Eddie Komboïgo, expert-comptable de son état, est le tout nouveau président du Congrès pour la démocratie et le progrès (Cdp). Dans cette première interview qu’il accorde à L’Economiste du Faso, il revient sur l’article 135 du Code électoral, inapplicable selon lui et qui pourrait faire des ravages insoupçonnés. D’où l’appel à son annulation. Cela dit, il déclare que son parti est prêt à reconquérir le pouvoir.
– L’Economiste du Faso : Depuis quelques semaines, vous êtes à la tête du Cdp, comment vous sentez-vous dans votre peau de président ?
Eddie Komboïgo, président du Cdp : Je suis toujours dans ma peau de Eddie Komboïgo, dans l’humilité et la modestie, et surtout avec le souhait du soutien de l’ensemble du bureau exécutif et du bureau politique national afin de mener au mieux la mission à nous confiée.

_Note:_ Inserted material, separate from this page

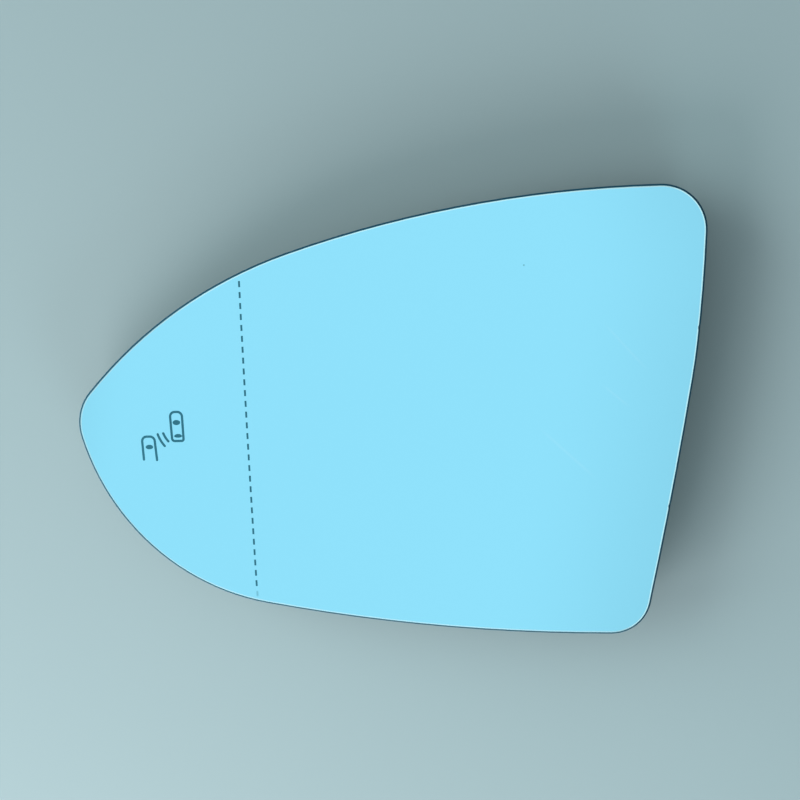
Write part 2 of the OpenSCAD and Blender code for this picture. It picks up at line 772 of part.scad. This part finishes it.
module lamp_cover() color([0.18, 0.18, 0.19]) difference() {
    union() {
        box_at(lamp, well_out, cover_foot, well_foot);
        for (p = bosses) translate([p.x, p.y, cover_foot]) cylinder(r = boss_r, h = cover_t);
        box_at(lamp, lamp_room, well_foot - bite, board_foot);
        box_at(socket_at, socket_out, cover_foot - socket_depth, cover_foot + bite);
        plug_catch();
    }
    box_at(lamp, lamp_room - 2 * [well_t, well_t], well_foot, board_foot + bite);
    box_at(socket_at, [socket_w, socket_h], cut_foot, cover_foot);
    for (p = pin_places) box_at(p, [pin_w, pin_w] + 2 * [hole_gap, hole_gap], cut_foot, cut_top);
    for (p = bosses) translate([p.x, p.y, cover_foot - bite])
        cylinder(r = screw_r + hole_gap, h = cover_t + 2 * bite);
}

module lamp_screws() color([0.6, 0.6, 0.62]) for (p = bosses) {
    translate([p.x, p.y, cover_foot - screw_head_h]) cylinder(r = screw_head_r, h = screw_head_h);
    translate([p.x, p.y, cover_foot - bite]) cylinder(r = screw_r, h = screw_l + bite);
}

mirror_glass();
zone_line();
heater_track();
heater_film();
bond_pad();
carrier();
retaining_spring();
supply_terminal();
return_terminal();
terminal_rivets();
lamp_gasket();
lamp_diffuser();
lamp_reflector();
lamp_board();
lamp_leds();
lamp_resistors();
lamp_pins();
lamp_cover();
lamp_screws();
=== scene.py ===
import json
import math

import bmesh
import bpy
from mathutils import Matrix, Vector


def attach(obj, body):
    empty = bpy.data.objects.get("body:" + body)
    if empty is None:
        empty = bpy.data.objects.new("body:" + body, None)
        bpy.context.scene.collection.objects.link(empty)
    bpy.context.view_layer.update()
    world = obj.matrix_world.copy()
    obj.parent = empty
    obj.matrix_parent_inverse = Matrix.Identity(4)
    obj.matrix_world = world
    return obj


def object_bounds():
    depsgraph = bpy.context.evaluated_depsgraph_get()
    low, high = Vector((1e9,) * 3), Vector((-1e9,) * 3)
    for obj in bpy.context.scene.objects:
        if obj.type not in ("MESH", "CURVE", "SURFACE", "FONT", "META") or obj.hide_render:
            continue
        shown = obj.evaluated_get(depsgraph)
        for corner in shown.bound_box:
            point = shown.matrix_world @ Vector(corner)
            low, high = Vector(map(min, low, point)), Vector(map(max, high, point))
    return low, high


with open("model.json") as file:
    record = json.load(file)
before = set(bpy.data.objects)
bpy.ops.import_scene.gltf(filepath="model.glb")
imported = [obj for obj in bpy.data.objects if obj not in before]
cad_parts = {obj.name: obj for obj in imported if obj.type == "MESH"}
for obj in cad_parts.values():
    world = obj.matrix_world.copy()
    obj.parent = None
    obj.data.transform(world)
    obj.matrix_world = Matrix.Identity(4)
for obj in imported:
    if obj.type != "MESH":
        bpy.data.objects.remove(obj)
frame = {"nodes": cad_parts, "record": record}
cad_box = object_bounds()
MM = 0.001

# The camera of the photograph, in the row frame, in millimetres and degrees
CAMERA_AT = Vector((35.31, 66.51, 461.95))
CAMERA_AIM = Vector((-6.77, 4.74, 18.3))
CAMERA_ROLL = -2.535
FRAME_PX = 800
FOCAL_PX = 1567.4
SENSOR = 36.0

# The mirror's front, as in the part's source
FRONT_TOP = 18.3
MAIN_R = 1260.0
ZONE_R = 500.0
ZONE_X = -52.2
ZONE_BREAK = 0.15
INK_RISE = 0.03
INK_SINK = 0.02

# Colours, linear
MIRROR_BLUE = (0.279, 0.758, 0.973)
WIPED_BLUE = (0.5, 0.85, 1.0)
SPECK_TEAL = (0.16, 0.5, 0.64)
# The arris's colour, lighter than the front's: a painted highlight along the glass's edge
ARRIS_HIGHLIGHT_BLUE = (0.52, 0.9, 1.0)
GROUND_GLASS = (0.012, 0.092, 0.15)
INK_TEAL = (0.028, 0.165, 0.235)
FLOOR_GREY = (0.40, 0.545, 0.58)
WHITE = (1, 1, 1)
# Metallic level of bare metal
METAL = 1.0
# Specular level of printed ink and ground glass
DULL = 0.12
# The middle of a noise's range, over which tone and gloss change
TONE_RANGE = (0.35, 0.65)
GLOSS_RANGE = (0.3, 0.7)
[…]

– A quoi obéit la tournée que vous avez entamée dès votre élection ?
Nous sommes dans un travail de concertation. Nous avons été reçus par le Mogho Naaba et le Cardinal. Nous attendons de rencontrer les Assemblées de Dieu et la communauté musulmane. Nous avons introduit des requêtes au niveau des hautes autorités politiques. Il s’agit du président de la Transition et du Premier ministre pour leur transmettre notre message de paix, de tempérance. Nous voulons aussi transmettre le message d’un Cdp nouveau qui repart à la conquête du pouvoir. L’autre message que nous voulons leur porter, c’est que les élections soient inclusives. Que tous les citoyens qui le souhaitent puissent faire acte de candidature sans a priori, et que le peuple puisse voter le candidat de son choix, de telle sorte que s’il y a une sanction politique à donner, que ce soit par le biais des urnes. C’est une des clés pour réconcilier le peuple avec lui-même, c’est aussi un gage pour la cohésion et la paix sociales.
– Y aurait –il une menace ?
Non, pas du tout. Nous sommes dans la posture de gens qui veulent prévenir tout risque.
– Les élections inclusives dont vous parlez, est-ce un souhait ou un préalable ?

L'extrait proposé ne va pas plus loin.